The more often eggs are collected the less time they will be in the nest to get dirty, stale or broken. Convenience makes frequent collection pleasant and likely. Place nest boxes close to the coop door in an easy to reach place. An even better solution is to craft the coop, or buy a manufactured one, that has nests protruding from the exterior wall with a trap door on top. That makes entering the coop unnecessary for collecting eggs. Just lift up the trap door, reach down, and gather.  

Nest Linings

Some hens will pop into a nest and lay an egg in a minute or two. Then she’s back on the floor. For other hens laying is a lengthy process. She’ll sit in the nest a long time.  Every once in a while, she’ll jostle around. If three or four other hens are jammed into the same nest movement is likely to break an egg or two. Soft padding on the nest’s bottom helps prevent broken eggs and makes the laying experience more comfortable for hens. Many items work well to cushion eggs.

Wood shavings:  Sawdust and wood shavings make ideal nest linings, but they have one major problem. Put a couple of inches of fragrant shavings in the nest, and the daily movement of hens will push much of it out.
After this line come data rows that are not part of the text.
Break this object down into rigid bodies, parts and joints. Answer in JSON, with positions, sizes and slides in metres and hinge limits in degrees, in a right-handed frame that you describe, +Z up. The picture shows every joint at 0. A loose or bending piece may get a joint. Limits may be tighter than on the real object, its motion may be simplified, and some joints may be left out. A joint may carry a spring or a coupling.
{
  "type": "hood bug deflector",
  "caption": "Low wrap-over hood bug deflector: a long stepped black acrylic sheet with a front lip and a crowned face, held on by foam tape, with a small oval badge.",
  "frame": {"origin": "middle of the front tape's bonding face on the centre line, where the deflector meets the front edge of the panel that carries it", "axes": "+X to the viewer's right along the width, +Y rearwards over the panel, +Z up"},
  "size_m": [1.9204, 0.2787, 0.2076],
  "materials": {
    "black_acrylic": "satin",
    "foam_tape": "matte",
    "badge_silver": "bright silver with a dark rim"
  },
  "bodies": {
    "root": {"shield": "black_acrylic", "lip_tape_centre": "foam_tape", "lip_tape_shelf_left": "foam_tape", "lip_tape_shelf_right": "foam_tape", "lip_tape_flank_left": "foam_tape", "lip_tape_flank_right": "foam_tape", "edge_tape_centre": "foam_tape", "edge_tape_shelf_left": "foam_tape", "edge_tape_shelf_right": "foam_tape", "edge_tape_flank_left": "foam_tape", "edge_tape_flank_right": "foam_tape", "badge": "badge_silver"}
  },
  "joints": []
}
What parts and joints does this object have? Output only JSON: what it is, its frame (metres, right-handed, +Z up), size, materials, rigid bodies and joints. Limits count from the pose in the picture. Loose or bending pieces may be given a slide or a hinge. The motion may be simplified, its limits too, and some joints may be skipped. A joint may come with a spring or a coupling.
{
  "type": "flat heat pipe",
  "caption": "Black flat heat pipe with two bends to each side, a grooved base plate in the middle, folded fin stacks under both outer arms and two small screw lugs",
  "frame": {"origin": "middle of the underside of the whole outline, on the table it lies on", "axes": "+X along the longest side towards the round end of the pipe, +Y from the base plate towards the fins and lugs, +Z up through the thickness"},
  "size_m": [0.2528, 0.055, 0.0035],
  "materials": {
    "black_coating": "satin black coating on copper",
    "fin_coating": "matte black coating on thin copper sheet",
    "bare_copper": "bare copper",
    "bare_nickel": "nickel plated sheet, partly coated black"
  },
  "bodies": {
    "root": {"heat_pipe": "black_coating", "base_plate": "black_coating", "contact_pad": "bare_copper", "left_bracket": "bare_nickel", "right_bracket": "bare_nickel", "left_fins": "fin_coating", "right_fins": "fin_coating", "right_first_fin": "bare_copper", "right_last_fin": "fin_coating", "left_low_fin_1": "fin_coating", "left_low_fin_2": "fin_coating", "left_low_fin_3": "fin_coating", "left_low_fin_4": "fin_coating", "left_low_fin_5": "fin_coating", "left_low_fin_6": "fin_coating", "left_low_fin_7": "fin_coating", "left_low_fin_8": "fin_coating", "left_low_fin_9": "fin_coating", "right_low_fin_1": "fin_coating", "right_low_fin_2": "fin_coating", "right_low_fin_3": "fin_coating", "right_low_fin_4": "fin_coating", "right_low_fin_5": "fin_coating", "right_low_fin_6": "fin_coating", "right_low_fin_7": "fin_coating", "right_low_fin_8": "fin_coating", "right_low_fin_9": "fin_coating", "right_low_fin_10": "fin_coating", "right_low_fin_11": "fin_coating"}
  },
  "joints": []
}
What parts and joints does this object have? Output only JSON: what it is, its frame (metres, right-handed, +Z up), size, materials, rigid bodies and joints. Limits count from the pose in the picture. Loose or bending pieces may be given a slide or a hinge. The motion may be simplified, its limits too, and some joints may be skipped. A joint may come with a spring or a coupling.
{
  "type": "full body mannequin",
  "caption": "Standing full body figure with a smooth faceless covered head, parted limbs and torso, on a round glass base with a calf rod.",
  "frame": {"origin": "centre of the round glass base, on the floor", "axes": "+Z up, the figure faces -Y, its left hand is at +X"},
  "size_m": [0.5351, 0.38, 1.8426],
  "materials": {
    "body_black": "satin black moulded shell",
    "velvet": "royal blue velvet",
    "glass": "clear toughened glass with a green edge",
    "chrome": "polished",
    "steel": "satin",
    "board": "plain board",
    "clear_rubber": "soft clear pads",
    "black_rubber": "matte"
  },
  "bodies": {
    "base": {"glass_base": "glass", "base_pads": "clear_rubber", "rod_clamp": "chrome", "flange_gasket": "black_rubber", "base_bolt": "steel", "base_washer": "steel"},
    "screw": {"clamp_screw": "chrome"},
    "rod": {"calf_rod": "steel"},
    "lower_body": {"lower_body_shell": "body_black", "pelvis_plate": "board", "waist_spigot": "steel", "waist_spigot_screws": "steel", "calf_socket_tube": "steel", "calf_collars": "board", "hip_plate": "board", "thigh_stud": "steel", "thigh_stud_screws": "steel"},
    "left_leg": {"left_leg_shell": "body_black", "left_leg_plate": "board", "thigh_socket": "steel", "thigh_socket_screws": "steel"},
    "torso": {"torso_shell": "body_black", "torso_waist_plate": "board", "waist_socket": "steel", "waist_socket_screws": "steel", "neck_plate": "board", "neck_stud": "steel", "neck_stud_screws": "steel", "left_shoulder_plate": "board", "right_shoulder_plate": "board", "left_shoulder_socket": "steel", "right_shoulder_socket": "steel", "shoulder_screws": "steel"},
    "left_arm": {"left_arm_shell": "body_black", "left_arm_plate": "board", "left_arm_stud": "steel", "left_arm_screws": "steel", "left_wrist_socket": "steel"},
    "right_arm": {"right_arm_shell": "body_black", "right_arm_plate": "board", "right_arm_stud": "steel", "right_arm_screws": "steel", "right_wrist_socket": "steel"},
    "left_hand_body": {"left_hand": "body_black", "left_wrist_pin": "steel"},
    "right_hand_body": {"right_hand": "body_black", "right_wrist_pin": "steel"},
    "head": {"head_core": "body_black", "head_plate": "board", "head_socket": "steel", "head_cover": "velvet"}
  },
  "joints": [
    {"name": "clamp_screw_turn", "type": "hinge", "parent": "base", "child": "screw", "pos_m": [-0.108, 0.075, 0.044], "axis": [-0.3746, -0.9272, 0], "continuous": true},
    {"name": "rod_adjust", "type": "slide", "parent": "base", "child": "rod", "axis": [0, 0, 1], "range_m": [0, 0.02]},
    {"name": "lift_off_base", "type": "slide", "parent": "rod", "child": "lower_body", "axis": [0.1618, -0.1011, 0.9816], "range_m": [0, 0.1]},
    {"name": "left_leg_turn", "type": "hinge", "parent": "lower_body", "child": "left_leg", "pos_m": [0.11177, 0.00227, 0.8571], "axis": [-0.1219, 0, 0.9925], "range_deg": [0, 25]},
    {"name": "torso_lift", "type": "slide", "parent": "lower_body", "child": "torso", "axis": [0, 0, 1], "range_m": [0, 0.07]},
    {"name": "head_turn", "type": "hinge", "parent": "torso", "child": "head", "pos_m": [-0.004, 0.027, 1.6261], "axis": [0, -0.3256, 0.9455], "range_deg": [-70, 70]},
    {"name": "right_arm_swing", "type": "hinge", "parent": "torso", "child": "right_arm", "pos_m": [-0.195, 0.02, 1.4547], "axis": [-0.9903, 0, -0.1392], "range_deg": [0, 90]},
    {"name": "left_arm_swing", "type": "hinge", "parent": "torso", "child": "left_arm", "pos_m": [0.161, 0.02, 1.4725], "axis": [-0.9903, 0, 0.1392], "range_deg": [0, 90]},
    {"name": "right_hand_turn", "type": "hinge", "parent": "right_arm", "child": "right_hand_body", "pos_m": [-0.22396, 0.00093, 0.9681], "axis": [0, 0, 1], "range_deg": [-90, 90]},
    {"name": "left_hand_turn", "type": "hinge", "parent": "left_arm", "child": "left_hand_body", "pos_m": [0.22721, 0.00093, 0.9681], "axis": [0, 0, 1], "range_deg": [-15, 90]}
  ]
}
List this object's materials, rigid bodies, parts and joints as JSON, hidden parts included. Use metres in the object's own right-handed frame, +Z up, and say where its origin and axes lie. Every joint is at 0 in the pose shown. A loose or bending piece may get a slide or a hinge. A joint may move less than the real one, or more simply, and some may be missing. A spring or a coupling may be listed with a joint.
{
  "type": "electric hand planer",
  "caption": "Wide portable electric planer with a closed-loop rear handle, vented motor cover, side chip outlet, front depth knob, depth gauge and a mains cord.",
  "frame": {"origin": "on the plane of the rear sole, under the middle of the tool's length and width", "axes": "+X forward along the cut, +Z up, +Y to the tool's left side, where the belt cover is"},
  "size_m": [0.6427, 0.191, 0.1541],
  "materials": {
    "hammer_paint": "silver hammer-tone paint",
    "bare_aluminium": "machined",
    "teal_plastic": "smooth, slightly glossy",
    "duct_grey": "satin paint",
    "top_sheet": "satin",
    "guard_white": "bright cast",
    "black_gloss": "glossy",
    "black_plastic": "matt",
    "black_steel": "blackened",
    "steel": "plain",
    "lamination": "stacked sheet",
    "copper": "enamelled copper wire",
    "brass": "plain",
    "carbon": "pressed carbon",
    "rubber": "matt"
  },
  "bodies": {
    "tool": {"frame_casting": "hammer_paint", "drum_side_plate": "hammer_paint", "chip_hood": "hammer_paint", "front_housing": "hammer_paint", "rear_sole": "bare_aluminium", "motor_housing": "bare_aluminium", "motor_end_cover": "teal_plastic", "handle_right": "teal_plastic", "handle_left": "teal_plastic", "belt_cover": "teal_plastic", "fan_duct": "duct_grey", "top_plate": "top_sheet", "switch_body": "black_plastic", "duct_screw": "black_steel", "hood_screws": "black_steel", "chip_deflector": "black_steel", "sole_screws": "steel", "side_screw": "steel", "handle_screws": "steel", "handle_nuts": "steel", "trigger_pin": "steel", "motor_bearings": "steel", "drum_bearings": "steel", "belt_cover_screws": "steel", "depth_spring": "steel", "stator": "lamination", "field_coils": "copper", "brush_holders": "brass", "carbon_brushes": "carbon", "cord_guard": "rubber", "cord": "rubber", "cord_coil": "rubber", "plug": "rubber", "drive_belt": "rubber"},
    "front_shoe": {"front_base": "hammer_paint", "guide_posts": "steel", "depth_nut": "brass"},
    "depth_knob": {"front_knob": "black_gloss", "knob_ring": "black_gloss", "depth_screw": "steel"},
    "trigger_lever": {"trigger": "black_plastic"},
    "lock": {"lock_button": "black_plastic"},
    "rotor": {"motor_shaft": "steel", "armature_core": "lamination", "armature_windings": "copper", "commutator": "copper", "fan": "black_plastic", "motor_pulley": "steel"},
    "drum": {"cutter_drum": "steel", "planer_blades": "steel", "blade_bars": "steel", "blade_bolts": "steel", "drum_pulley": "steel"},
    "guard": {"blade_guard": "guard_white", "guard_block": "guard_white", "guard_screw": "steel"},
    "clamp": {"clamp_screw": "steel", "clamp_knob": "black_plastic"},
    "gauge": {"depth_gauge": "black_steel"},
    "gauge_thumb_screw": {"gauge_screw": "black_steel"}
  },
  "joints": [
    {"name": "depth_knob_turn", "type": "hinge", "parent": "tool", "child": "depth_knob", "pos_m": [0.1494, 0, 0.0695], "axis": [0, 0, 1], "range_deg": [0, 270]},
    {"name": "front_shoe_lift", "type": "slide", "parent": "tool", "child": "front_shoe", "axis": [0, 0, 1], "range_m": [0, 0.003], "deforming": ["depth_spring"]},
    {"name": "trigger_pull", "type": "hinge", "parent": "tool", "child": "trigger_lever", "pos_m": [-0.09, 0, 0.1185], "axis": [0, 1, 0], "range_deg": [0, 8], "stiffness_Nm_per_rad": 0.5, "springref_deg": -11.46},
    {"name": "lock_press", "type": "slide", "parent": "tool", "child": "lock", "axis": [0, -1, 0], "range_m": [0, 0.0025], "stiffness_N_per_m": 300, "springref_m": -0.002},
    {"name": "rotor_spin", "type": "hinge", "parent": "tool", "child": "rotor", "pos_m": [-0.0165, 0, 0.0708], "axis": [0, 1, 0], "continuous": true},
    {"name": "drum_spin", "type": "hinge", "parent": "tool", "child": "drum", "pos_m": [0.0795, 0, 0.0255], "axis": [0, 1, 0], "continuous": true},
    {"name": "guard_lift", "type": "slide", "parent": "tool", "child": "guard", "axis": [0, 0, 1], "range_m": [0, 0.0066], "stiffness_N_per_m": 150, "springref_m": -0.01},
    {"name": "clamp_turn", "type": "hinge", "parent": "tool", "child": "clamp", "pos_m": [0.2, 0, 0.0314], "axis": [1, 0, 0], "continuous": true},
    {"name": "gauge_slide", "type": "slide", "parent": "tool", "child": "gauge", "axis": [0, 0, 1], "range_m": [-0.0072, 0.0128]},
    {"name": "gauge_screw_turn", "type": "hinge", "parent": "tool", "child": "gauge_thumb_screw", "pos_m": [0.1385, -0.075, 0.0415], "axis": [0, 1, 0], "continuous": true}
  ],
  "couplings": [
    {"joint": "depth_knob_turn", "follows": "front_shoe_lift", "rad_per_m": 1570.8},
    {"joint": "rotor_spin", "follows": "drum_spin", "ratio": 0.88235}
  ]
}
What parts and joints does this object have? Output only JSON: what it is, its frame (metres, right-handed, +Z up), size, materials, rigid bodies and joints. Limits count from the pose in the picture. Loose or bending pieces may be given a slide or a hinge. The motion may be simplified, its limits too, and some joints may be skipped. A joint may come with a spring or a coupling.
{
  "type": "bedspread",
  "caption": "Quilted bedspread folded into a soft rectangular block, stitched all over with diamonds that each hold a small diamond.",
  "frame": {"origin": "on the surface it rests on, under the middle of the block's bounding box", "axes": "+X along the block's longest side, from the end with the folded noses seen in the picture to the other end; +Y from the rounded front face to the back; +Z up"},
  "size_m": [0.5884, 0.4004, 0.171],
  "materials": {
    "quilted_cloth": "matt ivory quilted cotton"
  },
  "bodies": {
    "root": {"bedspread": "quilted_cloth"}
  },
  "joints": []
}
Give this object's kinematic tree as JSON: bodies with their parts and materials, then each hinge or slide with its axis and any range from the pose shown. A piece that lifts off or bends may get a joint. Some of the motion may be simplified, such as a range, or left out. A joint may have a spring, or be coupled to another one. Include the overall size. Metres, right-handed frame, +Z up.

It needs to be replaced often. Larger sized wood shavings tend to stay in place longer than sawdust.

Commercial liners: Several companies sell nest liners, usually made from plastic mats or woven wood fiber. They are ideal. Since each is a single piece that fits snugly in the bottom of the nest hens can’t scratch it out like they do with wood shavings. Plastic ones can be washed occasionally. Soiled wood fiber ones can be composted. 

Plastic door mat: Home stores commonly sell green plastic door mats made to enable someone to rub dirty shoes off before entering the house. They are inexpensive and can be easily cut to nest size with a knife. They cushion eggs, can be easily washed, and hens can’t scratch them out of the nest. 

Straw:  Straw is the classic nest lining that’s been used for thousands of years because it works. Straw fibers tend to somewhat interlock so hens have a hard time scratching them out of the nest. Straw soils and packs down over time, so it needs to be replaced occasionally. Used straw makes great garden mulch. A bale should last a year or more.

Homemade Straw: Folks who mow a lawn can make their own nest lining free. Simply let the grass grow six or seven inches high. Then mow it on a warm, breezy, sunny day.  The mower will spit out clumps of cut grass. Rake them into loose windrows that allow the air to blow through the stalks and dry them. On a low humidity day with a light wind it only takes a few hours for grass to cure. Then rake it up and store it in a metal garbage can or another container with a tight-fitting lid. Line the nest with a couple of inches of the homemade straw.  It’s softness cushions eggs while its sweet smell makes collecting a joy.

Most people keep a few chickens in a backyard coop for the delicious fresh eggs they lay.  Eggs are gems of the coop, and careful placement and management of nest boxes makes it likely that every egg will be clean and easy to gather.